Faites ce que je dis, pas ce que je fais

C’est ce même Haut Conseil à l’Égalité qui vient de sonner l’alarme en démontrant dans un rapport, présenté en janvier dernier au président Emmanuel Macron, que la société française demeure très sexiste dans toutes ses sphères.

Or, avant de mener une politique extérieure féministe, faut-il d’abord être un modèle à la maison? Évidemment, ces pays ont un devoir d’exemplarité, reconnaît Jocelyne Adriant-Mebtoul. « Mais si on attend d’être parfaits à la maison pour agir, on n’avancera pas. »
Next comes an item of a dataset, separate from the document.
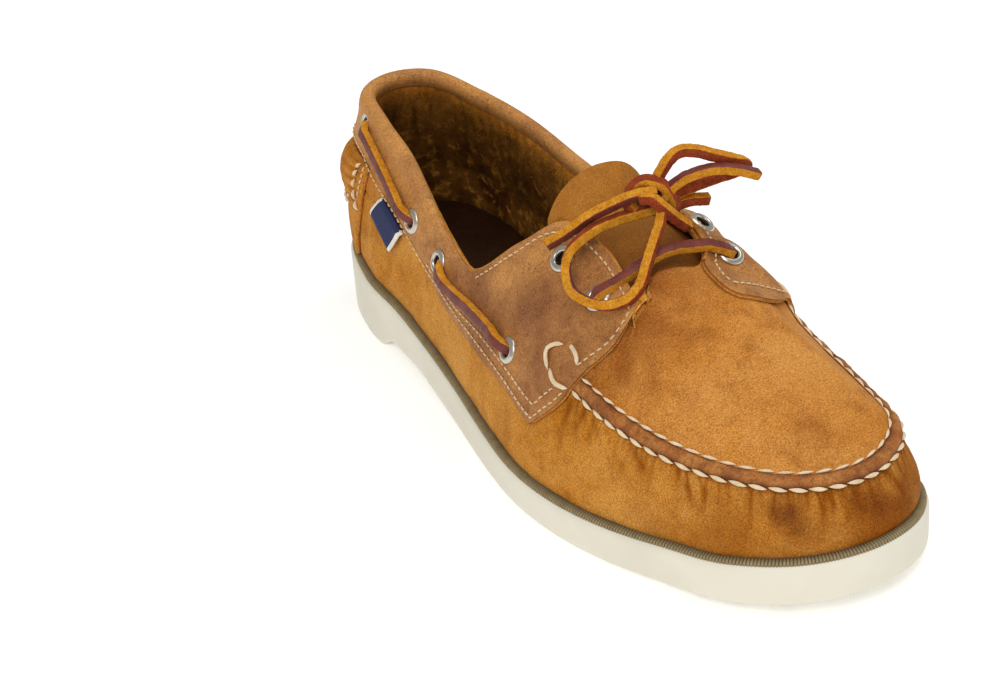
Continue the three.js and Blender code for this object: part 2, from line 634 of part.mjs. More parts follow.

Par contre, pour lancer le bal en 2014, il fallait jouir d’une réputation bien assise. La Suède, grande championne de l’égalité, était assurément la bonne joueuse pour mettre le ballon sur le terrain. Mais huit ans après avoir donné le coup d’envoi, la première étoile a décidé d’abandonner la partie.

Plus gros que la Suède

Tobias Billström n’a pas attendu longtemps. Dès son entrée en poste en 2022, lors de sa première journée à la tête des Affaires étrangères, le ministre a expliqué que la Suède abandonnait le concept de diplomatie féministe. Selon lui, « les étiquettes ont une fâcheuse tendance à l’emporter sur le fond ». Le nouveau ministre assurait par ailleurs que l’égalité des genres allait rester une valeur fondamentale pour son gouvernement, plus à droite que le précédent.

« Stockholm a lancé un mouvement international qui est plus gros que la Suède et qui ne s’arrêtera pas parce que le gouvernement a décidé de changer les termes », analyse Ann Towns. Selon l’experte, cet effet d’entraînement observable partout sur la planète constitue le plus grand succès de la politique suédoise.
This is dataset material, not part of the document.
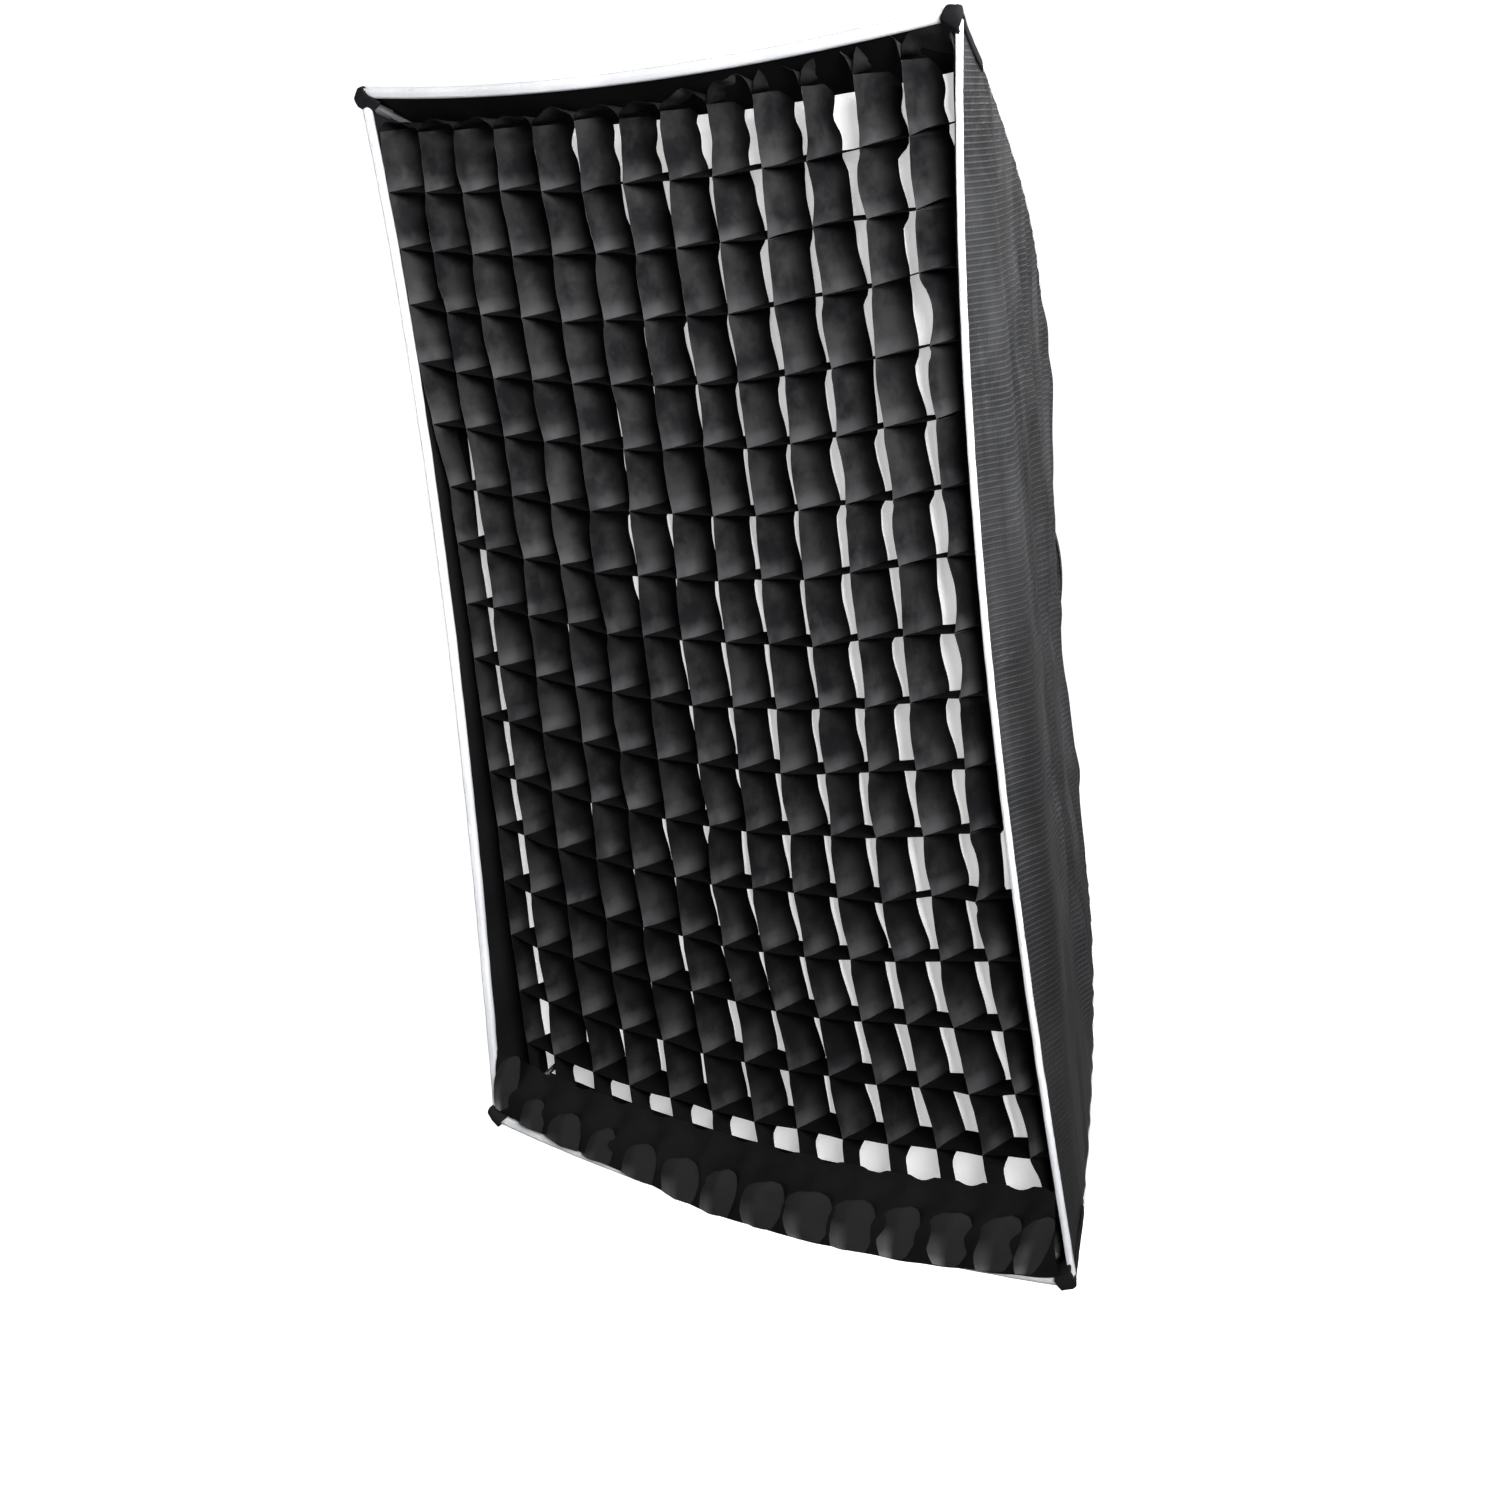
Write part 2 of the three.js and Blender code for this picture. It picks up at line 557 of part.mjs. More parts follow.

Même si elle partage cet optimisme, Jocelyne Adriant-Mebtoul appelle tout de même à la vigilance, car elle considère que la politique étrangère féministe constitue une arme de paix, un outil qu’il faut conserver à portée de main.
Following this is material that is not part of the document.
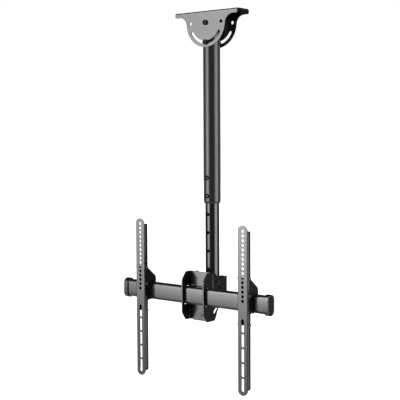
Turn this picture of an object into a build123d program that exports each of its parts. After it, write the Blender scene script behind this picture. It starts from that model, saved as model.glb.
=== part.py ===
from build123d import *
import os
from math import cos, degrees, radians, sin

os.makedirs("parts", exist_ok=True)

# Ceiling mount for a flat display. Millimetres, +Z up, X along the rail, -Y towards the viewer.
# The origin is on the column's axis in the face that lies against the ceiling.

# Clearances
move_gap = 0.3
swing_gap = 0.5
run_gap = 0.05
edge_break = 1.0
thread_tail = 3.0

# Sheet metal
sheet = 3.0
bend = 5.0
arm_sheet = 2.0
hook_sheet = 2.5

# Screws, M8, M6 and M5
m8 = 8.0
m8_across = 13.0
m8_head = 5.3
m8_nut = 6.5
m8_washer = 16.0
m8_washer_thick = 1.6
m6 = 6.0
m6_across = 10.0
m6_head = 4.0
m5 = 5.0
m5_across = 8.0
m5_head = 2.8
m5_nut = 3.6
cap_head = 13.0
cap_head_thick = 8.0
head_chamfer_share = 0.06
tip_chamfer_share = 0.08
hexagon_corner_share = 0.56
socket_share = 0.46

# Ceiling plate
plate_width = 210.0
tab_height = 13.0
tab_corner = 4.0
ear_radius = 65.0
ear_blend = 25.0
pivot_drop = 31.5
lean_slot_radius = 52.0
lean_angle = 60.0
side_hole = 9.5
cross_pitch = 80.0
cross_slot = 7.0
cross_length = 24.0
ceiling_hole = 8.5
ceiling_hole_spacing = 186.0

# Column
outer_radius = 23.2
outer_wall = 2.0
outer_top_rise = 14.0
outer_bottom = -515.0
collar_lip = 7.0
collar_sleeve = 40.0
inner_radius = 19.0
inner_wall = 2.0
inner_bottom = -720.0
inner_length = 465.0
guide_length = 30.0
height_pitch = 50.0
height_hole = 8.0
height_hole_count = 9
first_height_hole = 22.0
height_screw_head = 11.0
height_screw_head_thick = 4.0

# Swivel head
flange_radius = 21.0
flange_thick = 3.0
plug_depth = 22.0
swivel_bolt = 12.0
swivel_bolt_across = 19.0
swivel_bolt_head = 8.0
swivel_washer = 30.0
swivel_washer_thick = 2.5
swivel_width = 53.0
swivel_half_depth = 30.0
swivel_rear_rise = 4.5
swivel_rear_drop = 42.0
swivel_nose = 26.0
swivel_leg_margin = 1.0
lock_screw_angle = 57.5
lock_screw_gap = 0.8

# Rail
rail_length = 490.0
rail_offset = -7.5
rail_height = 48.0
rail_depth = 22.5
rail_corner = 7.5
rail_wall = 2.0
rail_front = -79.5
rail_middle = -765.0
cap_collar = 14.0
cap_proud = 3.6
cap_wall = 4.0
cap_plug = 18.0
cap_edge = 1.5

# Display bracket, with the rail through both side plates
bracket_width = 76.0
bracket_height = 132.0
bracket_top = -700.5
bracket_front = -88.6
bracket_chamfer_y = 18.0
bracket_chamfer_z = 22.0
bracket_foot_y = 15.3
window_gap = 1.2
window_relief = 3.6

# Tilt bracket behind it, whose slots run about the rail's middle
tilt_up = 5.0
tilt_down = 20.0
tilt_arc_radius = 60.0
tilt_bolt_angles = (35.0, -30.0)
tilt_ear_margin = 3.3
tilt_ear_drop = 2.0
tilt_ear_upper = ((24.2, 0.0), (37.2, -13.0), (40.2, -28.0))
tilt_ear_lower = ((39.7, 31.5), (35.7, 22.5), (29.2, 8.0), (24.2, 0.0))
tilt_foot_drop = 2.5
rivet_x = 3.0
rivet_rise = 12.5
rivet = 5.0
rivet_head = 8.0
rivet_head_thick = 1.5
clamp_screw_x = 16.0

# Display arms
arm_x = 175.5
arm_front = -102.0
arm_top = -561.5
arm_length = 440.5
arm_width = 31.5
arm_depth = 13.5
arm_bend = 2.6
arm_tongue = 15.0
arm_hole = 8.5
arm_hole_pitch = 12.0
arm_hole_count = 16
arm_hole_first = 15.0
arm_slot_count = 5
arm_slot_length = 34.5
arm_slot_pitch = 38.6
arm_slot_first = 241.0

# Hook brackets and their liners
hook_top = -697.0
hook_bottom = -822.0
hook_shoulder = -727.0
hook_lip = -790.0
hook_leg = 18.0
hook_bend = 3.3
hook_inset = 2.0
hook_heel = 4.0
liner_wall = 3.0
liner_length = 34.0
arm_bolt_top = -698.5
arm_bolt_middle = -743.0
arm_bolt_bottom = -818.0
arm_bolt_y = -93.5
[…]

La directrice du CÉRIUM se réjouit qu’on en débatte, qu’on parle de diplomatie féministe, c’est déjà un gain selon Laurence Deschamps-Laporte. Pour le reste, elle soutient que le féminisme pourrait aider à repenser les dynamiques de pouvoir dans les instances multilatérales, et que les seules limites sont celles de nos imaginations.